(Entries with model source code)

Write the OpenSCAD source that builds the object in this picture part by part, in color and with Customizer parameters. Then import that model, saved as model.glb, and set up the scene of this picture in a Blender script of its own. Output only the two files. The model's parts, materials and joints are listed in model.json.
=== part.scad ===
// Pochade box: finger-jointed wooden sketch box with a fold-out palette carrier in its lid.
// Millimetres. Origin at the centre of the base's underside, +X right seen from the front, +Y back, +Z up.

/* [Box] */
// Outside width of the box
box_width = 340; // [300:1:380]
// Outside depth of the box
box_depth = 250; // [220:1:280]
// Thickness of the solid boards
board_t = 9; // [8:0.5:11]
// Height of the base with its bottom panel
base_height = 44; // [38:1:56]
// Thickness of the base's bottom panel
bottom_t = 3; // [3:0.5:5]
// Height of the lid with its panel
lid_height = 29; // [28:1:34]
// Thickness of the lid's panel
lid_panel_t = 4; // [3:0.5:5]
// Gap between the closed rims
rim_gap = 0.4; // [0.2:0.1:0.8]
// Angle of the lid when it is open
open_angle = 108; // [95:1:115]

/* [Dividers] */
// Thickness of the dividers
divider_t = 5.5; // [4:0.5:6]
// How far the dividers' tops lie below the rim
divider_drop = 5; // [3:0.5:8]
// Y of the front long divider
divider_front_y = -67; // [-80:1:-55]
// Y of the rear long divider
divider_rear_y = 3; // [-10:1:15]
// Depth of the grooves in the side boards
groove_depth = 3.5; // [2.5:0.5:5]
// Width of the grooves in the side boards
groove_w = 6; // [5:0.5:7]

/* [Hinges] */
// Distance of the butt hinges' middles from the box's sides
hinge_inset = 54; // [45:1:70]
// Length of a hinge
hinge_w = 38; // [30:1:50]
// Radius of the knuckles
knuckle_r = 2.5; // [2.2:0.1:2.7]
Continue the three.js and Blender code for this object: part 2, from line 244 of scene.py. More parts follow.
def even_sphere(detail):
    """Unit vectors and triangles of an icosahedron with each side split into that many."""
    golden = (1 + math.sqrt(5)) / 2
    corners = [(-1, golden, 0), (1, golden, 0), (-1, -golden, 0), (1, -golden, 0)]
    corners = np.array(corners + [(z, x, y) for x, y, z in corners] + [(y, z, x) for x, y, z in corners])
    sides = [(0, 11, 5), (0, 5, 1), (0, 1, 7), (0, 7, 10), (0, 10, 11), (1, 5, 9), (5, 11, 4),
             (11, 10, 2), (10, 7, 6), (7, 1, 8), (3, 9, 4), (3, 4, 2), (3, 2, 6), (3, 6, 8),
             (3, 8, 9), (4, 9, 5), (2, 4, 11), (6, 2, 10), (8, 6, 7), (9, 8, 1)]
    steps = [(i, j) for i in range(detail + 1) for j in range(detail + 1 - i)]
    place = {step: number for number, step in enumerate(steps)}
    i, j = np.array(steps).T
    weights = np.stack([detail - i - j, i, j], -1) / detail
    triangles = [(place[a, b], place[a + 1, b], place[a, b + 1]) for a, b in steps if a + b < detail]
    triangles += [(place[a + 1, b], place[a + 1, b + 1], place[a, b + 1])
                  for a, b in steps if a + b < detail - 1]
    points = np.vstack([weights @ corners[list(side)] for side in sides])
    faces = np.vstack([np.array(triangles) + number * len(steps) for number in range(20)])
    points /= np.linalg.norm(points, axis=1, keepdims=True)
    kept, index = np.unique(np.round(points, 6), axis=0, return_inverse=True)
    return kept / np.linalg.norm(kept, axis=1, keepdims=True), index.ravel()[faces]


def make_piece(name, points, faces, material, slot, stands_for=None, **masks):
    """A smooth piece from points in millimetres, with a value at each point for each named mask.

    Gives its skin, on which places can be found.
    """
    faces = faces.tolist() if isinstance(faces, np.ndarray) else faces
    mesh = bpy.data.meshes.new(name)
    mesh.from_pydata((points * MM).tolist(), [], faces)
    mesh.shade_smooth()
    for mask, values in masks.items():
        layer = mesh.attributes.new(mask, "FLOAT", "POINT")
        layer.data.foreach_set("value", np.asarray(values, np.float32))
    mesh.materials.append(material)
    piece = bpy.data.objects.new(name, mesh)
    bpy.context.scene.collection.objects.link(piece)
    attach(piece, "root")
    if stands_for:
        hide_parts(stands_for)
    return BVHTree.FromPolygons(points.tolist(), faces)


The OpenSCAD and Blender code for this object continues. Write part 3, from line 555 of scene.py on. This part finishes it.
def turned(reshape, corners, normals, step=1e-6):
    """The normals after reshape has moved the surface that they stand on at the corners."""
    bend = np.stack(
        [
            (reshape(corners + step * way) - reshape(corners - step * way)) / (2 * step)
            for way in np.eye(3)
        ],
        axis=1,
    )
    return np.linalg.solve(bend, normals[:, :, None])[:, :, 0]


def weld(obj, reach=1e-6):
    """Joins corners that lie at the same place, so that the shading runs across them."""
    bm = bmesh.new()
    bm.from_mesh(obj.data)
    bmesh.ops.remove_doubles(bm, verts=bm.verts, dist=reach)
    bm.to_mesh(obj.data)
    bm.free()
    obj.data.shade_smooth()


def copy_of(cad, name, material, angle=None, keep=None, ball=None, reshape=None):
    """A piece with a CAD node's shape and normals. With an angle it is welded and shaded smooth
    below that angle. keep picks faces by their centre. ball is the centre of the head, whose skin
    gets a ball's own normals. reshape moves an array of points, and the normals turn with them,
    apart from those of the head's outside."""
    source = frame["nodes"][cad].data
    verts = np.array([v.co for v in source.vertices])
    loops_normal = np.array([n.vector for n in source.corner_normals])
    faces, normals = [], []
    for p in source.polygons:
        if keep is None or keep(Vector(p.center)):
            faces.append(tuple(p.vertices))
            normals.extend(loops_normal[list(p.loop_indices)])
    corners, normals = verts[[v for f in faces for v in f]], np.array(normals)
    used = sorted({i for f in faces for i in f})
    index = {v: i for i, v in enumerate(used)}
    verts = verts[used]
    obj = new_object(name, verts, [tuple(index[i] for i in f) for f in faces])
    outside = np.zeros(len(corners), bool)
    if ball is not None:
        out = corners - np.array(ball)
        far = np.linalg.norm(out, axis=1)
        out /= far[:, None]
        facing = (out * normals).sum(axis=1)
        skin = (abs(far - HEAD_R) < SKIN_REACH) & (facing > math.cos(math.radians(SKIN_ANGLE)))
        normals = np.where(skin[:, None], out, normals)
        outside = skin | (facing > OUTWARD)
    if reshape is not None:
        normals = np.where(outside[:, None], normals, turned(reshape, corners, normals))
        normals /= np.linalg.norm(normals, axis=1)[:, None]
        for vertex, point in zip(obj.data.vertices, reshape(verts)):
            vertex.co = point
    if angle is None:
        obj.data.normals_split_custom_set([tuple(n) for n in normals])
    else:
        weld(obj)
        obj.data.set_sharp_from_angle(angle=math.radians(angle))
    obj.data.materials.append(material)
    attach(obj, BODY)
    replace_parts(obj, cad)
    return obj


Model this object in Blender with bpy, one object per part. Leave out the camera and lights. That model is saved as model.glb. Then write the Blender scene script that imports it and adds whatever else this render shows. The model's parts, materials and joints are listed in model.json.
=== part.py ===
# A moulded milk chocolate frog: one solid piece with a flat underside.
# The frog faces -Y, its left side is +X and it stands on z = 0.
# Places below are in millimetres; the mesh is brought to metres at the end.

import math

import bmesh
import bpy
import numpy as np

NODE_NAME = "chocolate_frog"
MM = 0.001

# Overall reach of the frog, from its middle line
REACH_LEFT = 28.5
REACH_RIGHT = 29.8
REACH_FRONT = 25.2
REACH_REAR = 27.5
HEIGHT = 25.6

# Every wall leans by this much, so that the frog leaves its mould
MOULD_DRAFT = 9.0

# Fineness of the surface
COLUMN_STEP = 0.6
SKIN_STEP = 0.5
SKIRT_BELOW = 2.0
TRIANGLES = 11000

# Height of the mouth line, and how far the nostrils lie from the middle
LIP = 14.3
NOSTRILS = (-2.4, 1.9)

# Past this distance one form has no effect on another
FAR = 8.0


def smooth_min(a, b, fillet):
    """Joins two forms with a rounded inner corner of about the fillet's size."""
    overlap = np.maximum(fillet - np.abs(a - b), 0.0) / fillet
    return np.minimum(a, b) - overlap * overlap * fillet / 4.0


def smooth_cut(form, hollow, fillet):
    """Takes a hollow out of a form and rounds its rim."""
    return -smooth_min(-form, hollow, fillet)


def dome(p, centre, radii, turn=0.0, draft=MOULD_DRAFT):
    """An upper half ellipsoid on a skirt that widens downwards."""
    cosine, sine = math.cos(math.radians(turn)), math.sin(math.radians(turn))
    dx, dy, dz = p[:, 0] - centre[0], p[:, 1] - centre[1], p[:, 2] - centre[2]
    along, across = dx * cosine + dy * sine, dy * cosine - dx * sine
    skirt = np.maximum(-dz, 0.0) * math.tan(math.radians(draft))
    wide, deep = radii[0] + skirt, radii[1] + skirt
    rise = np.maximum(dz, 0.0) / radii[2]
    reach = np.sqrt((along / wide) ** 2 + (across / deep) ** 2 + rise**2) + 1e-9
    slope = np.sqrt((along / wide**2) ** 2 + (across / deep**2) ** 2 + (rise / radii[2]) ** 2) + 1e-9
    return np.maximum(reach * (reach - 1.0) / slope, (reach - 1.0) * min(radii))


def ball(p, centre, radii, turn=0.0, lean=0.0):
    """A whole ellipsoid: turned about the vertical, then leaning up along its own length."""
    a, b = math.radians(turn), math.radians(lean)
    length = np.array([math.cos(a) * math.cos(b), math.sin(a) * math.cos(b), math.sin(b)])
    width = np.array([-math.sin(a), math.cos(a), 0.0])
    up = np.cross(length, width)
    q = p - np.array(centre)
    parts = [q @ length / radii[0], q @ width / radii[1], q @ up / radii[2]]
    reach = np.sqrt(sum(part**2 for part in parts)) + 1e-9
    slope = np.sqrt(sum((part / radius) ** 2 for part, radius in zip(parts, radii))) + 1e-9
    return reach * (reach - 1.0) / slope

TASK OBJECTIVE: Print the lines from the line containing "replace_parts(obj, cad)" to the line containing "return -smooth_min(-form, hollow, fillet)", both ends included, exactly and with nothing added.

RESULT:
    replace_parts(obj, cad)
    return obj


Model this object in Blender with bpy, one object per part. Leave out the camera and lights. That model is saved as model.glb. Then write the Blender scene script that imports it and adds whatever else this render shows. The model's parts, materials and joints are listed in model.json.
=== part.py ===
# A moulded milk chocolate frog: one solid piece with a flat underside.
# The frog faces -Y, its left side is +X and it stands on z = 0.
# Places below are in millimetres; the mesh is brought to metres at the end.

import math

import bmesh
import bpy
import numpy as np

NODE_NAME = "chocolate_frog"
MM = 0.001

# Overall reach of the frog, from its middle line
REACH_LEFT = 28.5
REACH_RIGHT = 29.8
REACH_FRONT = 25.2
REACH_REAR = 27.5
HEIGHT = 25.6

# Every wall leans by this much, so that the frog leaves its mould
MOULD_DRAFT = 9.0

# Fineness of the surface
COLUMN_STEP = 0.6
SKIN_STEP = 0.5
SKIRT_BELOW = 2.0
TRIANGLES = 11000

# Height of the mouth line, and how far the nostrils lie from the middle
LIP = 14.3
NOSTRILS = (-2.4, 1.9)

# Past this distance one form has no effect on another
FAR = 8.0


def smooth_min(a, b, fillet):
    """Joins two forms with a rounded inner corner of about the fillet's size."""
    overlap = np.maximum(fillet - np.abs(a - b), 0.0) / fillet
    return np.minimum(a, b) - overlap * overlap * fillet / 4.0


def smooth_cut(form, hollow, fillet):
    """Takes a hollow out of a form and rounds its rim."""
    return -smooth_min(-form, hollow, fillet)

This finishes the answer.